D23FPW The London Post November 9th 1888 Clippings of the Fifth and final victim of the notorious serial killer Jack the Ripper. Image shot 01/2013. Exact date unknown.

 

The papers of 1888 were also full of reports of Jack the Ripper who had terrorized London’s East End for a year.  The Calais Advertiser reported on the Ripper on November 14, 1888, although apparently getting the number of victims incorrect, as follows:        “ The rigid patrol which has been kept in White Chapel was thus somewhat relaxed and this gave the murderer an opportunity he was not slow to seize. At the time the fourth victim was found there was written on a wall near the body the words “Fifteen before I surrender”. The last woman makes the eighth victim”

In other world events the French finally admitted defeat in its effort to build a canal across the Isthmus of Panama,  the British East India Company was given the right to political control over India and Cecil Rhoades was given the British South African charter. The latter decisions were to  result in the death of millions when India was partitioned in 1947 and the rise of apartheid in South Africa.

koodak camera

 

In the U.S. the first Kodak camera was patented and the National Geographic Society was formed. The Washington Monument opened, the pneumatic tire was patented as was the revolving door.The ball pen was invented and the world saw the debut of the beauty contest.

 

Treat's Book Store in Hill Block. Dr Thompson early 1900's O P Treat ad on back of 1866 Farmer's Almanac

In Calais’ early days the center of town was from the corner of North Street to Church Street. To the far right of this photo is Treat’s Bookstore at the corner of North St. and Main. O.P. Treat was one of the most popular merchants in town and his bookstore was a local gathering place where affairs of the city and the State of the Union were hotly debated. As you can see from his ads he sold nearly everything except clothing and crockery. To the left in the photo is Lyford’s Clothing Store and beside Lyford’s is the St Croix Hotel, then the St Croix Exchange. The Boardman building in the center of the photo became the Cole Bridges Garage. In 1888 the Calais papers had advertisements for sail makers, engineers, ship chandlers, soap makers, iron foundries, livery stables, lumber dealers, tailors, dress makers- even a billiard parlor featuring famous “Bailey Tables” just across from the St Croix Exchange. There were five drug stores, a dozen large grocery stores, grist mills, harness makers and a store specializing in “oil tanned larrigans and mocassins”.

Rose Standish 1888 James Thompson

Rose Standish 1888

Rose Standish on her daily journey Calais-Eastport-St Andrews

The Rose Standish, the last side wheeler on the river, made regular trips downriver to Eastport and St Andrews in 1888. The boat was also available for private excursions.

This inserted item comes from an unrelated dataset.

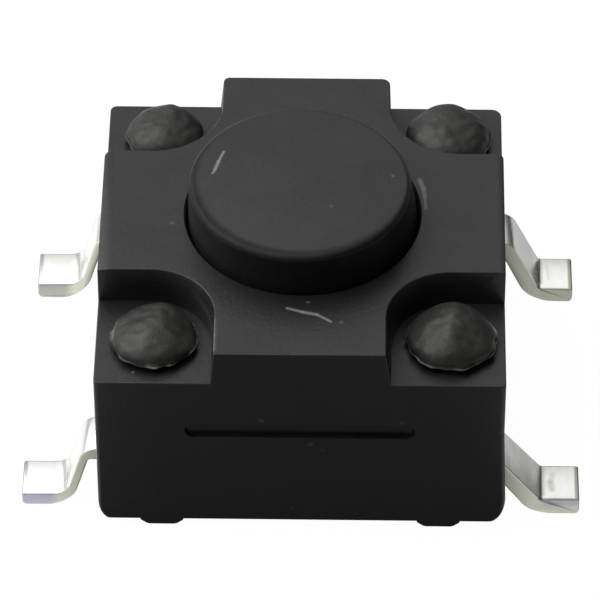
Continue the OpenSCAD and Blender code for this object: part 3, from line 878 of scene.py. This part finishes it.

1888 cornerstone for Cong. Church Red Beach

1888 cornerstone for Cong. Church Red Beach

Red Beach Congo Church

Red Beach Congo Church

The Rose no doubt took many Calais Congregationalists to the laying of the cornerstone of the Red Beach Congregational Church in 1888. They may even heard the explosion described by Fred Keene in one of his Red Beach articles:

“It was about 1888 when predictions were made that a comet would pass over this section, and that we might expect showers of meteorites to hit the earth in all directions. This report, which frightened more timid folks, was made capital of by a couple of the town, boys. Tom Kaye and Jack Phelan. Tom had just graduated from school by that time and Jack was a popular young man who came from Calais to work in the granite mill. He was a fine looking chap and the girls had quite a crush on him. He was the first to introduce skiing, and while he took many chances and it was freely predicted that he would break his neck, nothing like that ever happened, as I know, for I served with him on the Jury this year and his neck and head were both all right, also his memory. (I am in­debted to him for freshening my memory on this and other points.)

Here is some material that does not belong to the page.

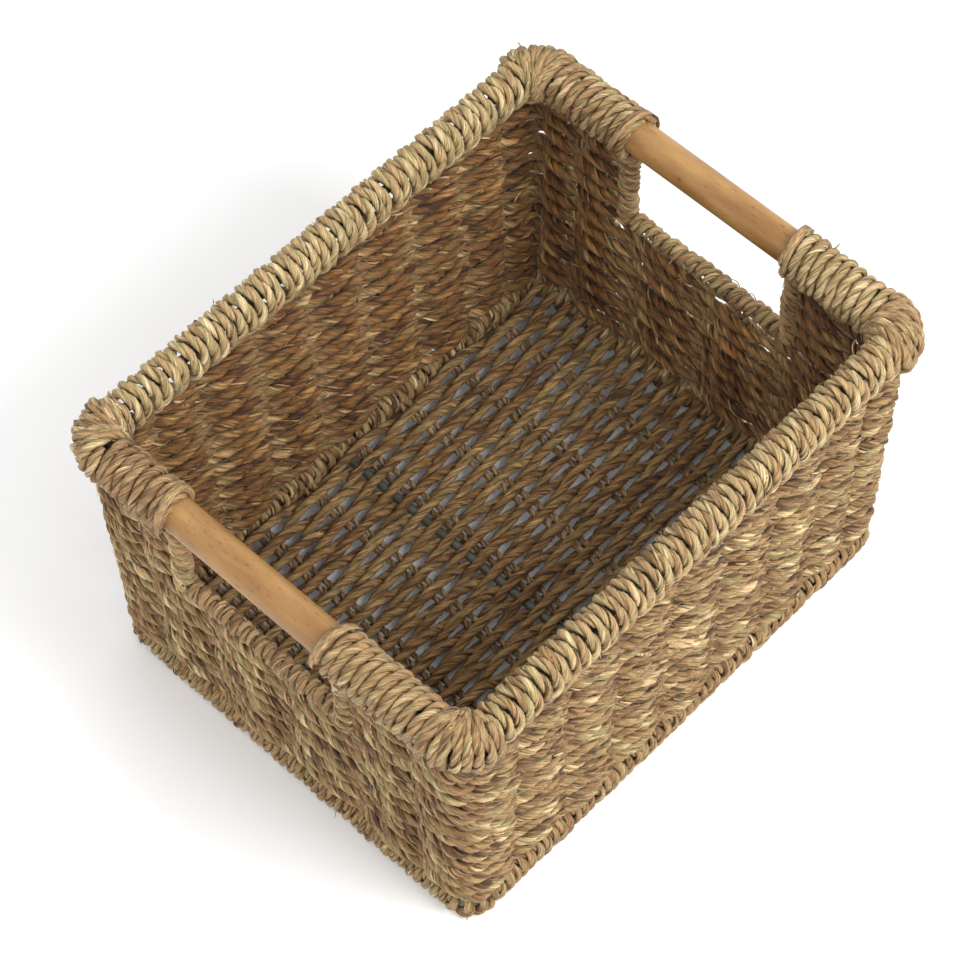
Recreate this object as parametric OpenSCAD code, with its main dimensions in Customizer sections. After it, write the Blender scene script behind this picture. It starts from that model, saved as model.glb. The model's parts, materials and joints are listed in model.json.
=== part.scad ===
// Rectangular storage basket: courses of twisted seagrass rope woven in and out of upright cords
// round a steel rod frame, with a round wooden grip above a hand gap in each short side.
// Origin: centre of the footprint, on the ground. X runs along the long sides, Y along the short
// sides, +Z up.

/* [Overall] */
// Distance between the centre lines of the two wooden grips
rim_length = 370; // [340:2:450]
// Distance between the centre lines of the two long-side rods
rim_width = 290; // [270:2:350]
// Height of the centre line of the grips and rods above the ground
rim_height = 222; // [182:1:270]
// How much shorter the basket is at its foot than at its rim
length_taper = 12; // [0:1:24]
// How much narrower the basket is at its foot than at its rim
width_taper = 8; // [0:1:20]
// Bend radius of the rods at the rim's corners
corner_r = 17; // [17:1:26]
// Bend radius of the ring at the foot's corners
foot_r = 11; // [9:0.5:16]

/* [Wooden grips] */
// Diameter of the grip
grip_d = 22; // [18:0.5:27]
// Length of the grip, most of its ends hidden in the wraps
grip_length = 222; // [200:1:228]
// Bare length of the grip, which is the width of the hand gap
grip_bare = 116; // [94:1:138]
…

It was no uncommon thing to hear a blast around Red Beach. The whole country was a stone quarry anyhow and nobody even jumped when a battery of dynamite sticks suddenly went off and sent a barrage of rocks abroad. Trading on this unconsciousness of noise, Tom and Jack went out in George Mingo’s pasture and after securing a quantity of powder and fuse, bur­ied it in a clay bank, several feet below the surface, lit the fuse and ran. The ensuing explosion and turnover of dirt was all that could be expected. That night or very soon there came a shower of the shooting stars. One seemed to alight back of Red Beach and in the morning it was announced that Uncle George had found the hole it had made in going into the ground. Great was the excitement. Some proposed to dig it up, but the owner of the land said no. His idea was to uncover the top of the meteor as soon as it cooled and put up a tent over it, charging ten cents to see a visitor from the sky.

This rather pleased Tom and Jack but they wisely said nothing. Some prying body, however, nipped short the prospect of easy money when in poking about in the clay he un­earthed the casing of a couple of yards of fuse. Suspicion at once naturally rested where it belonged, and there were wrathy words from Uncle George but nothing was done about it. The boys neither said they did or didn’t, but as they were at the bottom of most of the practi­cal jokes, it was always laid to them and at this late day Jack con­fesses that they were right.”